For families, the mix is especially useful: younger visitors can spend time in splash zones and gentler areas, while older kids look for bigger water rides and adults angle for a cabana or a few quiet minutes in a tube. The setting is the real difference-maker.
Floating in a waterpark that overlooks one of New Jersey’s most recognizable Shore destinations feels more like a vacation than a standard day pass. This is a spot where planning pays off, especially on peak summer weekends.
Arrive early, decide whether you want cabana comfort, and build in time for food afterward. The lazy river is relaxing, but the Wildwood surroundings are half the fun.
12. OC Waterpark

Ocean City’s boardwalk has a way of making every plan feel family-friendly by default, and OC Waterpark fits right into that rhythm.

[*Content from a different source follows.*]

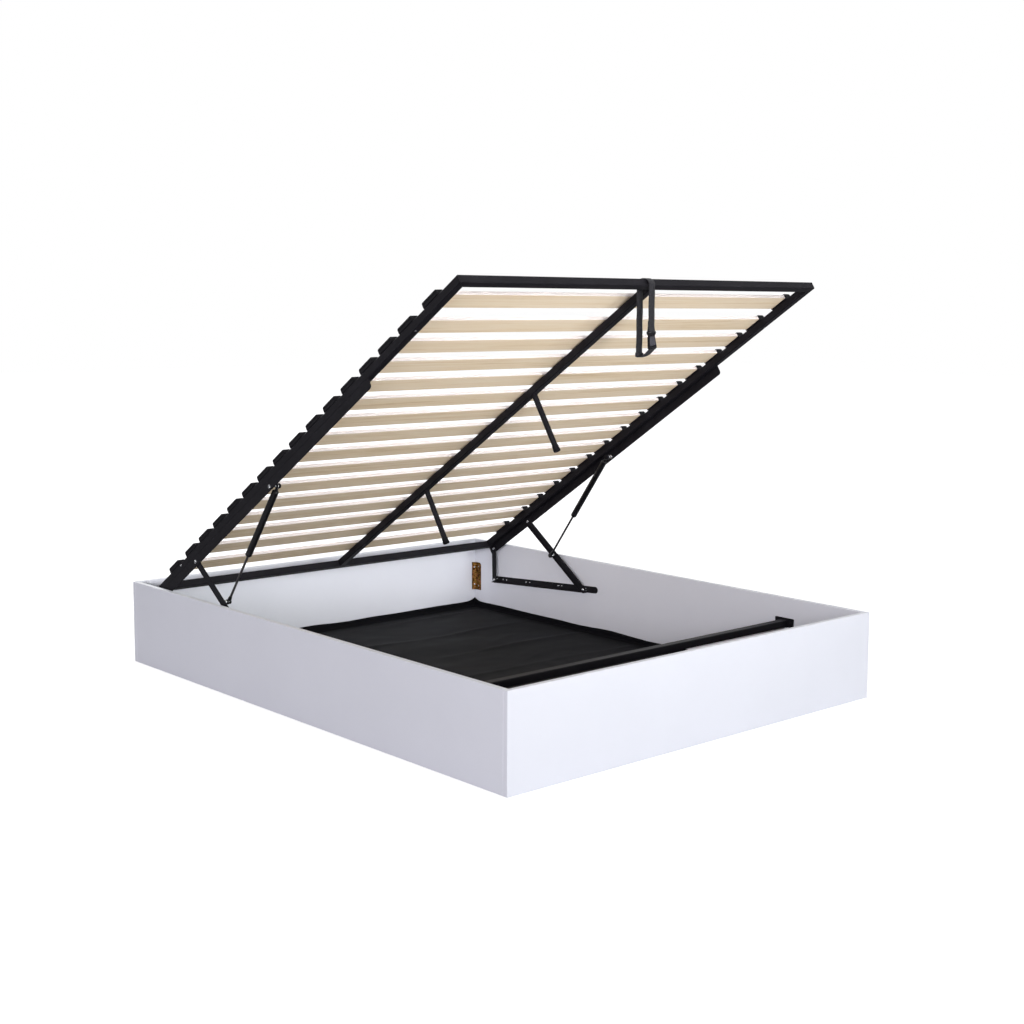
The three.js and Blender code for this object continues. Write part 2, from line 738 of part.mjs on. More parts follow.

Located right by the beach-and-boards action, it offers the classic ingredients of a Shore waterpark day: slides, a lazy river, splash areas for younger kids, mini golf, and easy access to snacks when everyone starts fading.
The lazy river is the gentle centerpiece, especially for families who want a water break that does not involve hauling chairs and umbrellas onto the sand. Kids can rotate between slides and splash features, while adults get the rare treat of an attraction that asks them to sit down and drift.
It is also a good choice for groups with younger children because the park is approachable rather than overwhelming. You do not need to make it an all-day production unless you want to.
Pair it with boardwalk food, a beach walk, or a round of mini golf, and it becomes a tidy little Ocean City itinerary. Since hours can shift with the season and weather, check the operating calendar before promising anyone a lazy river day.
OC Waterpark closes the list because it understands the assignment: easy fun, low drama, and just enough floating to make a Shore weekend feel complete.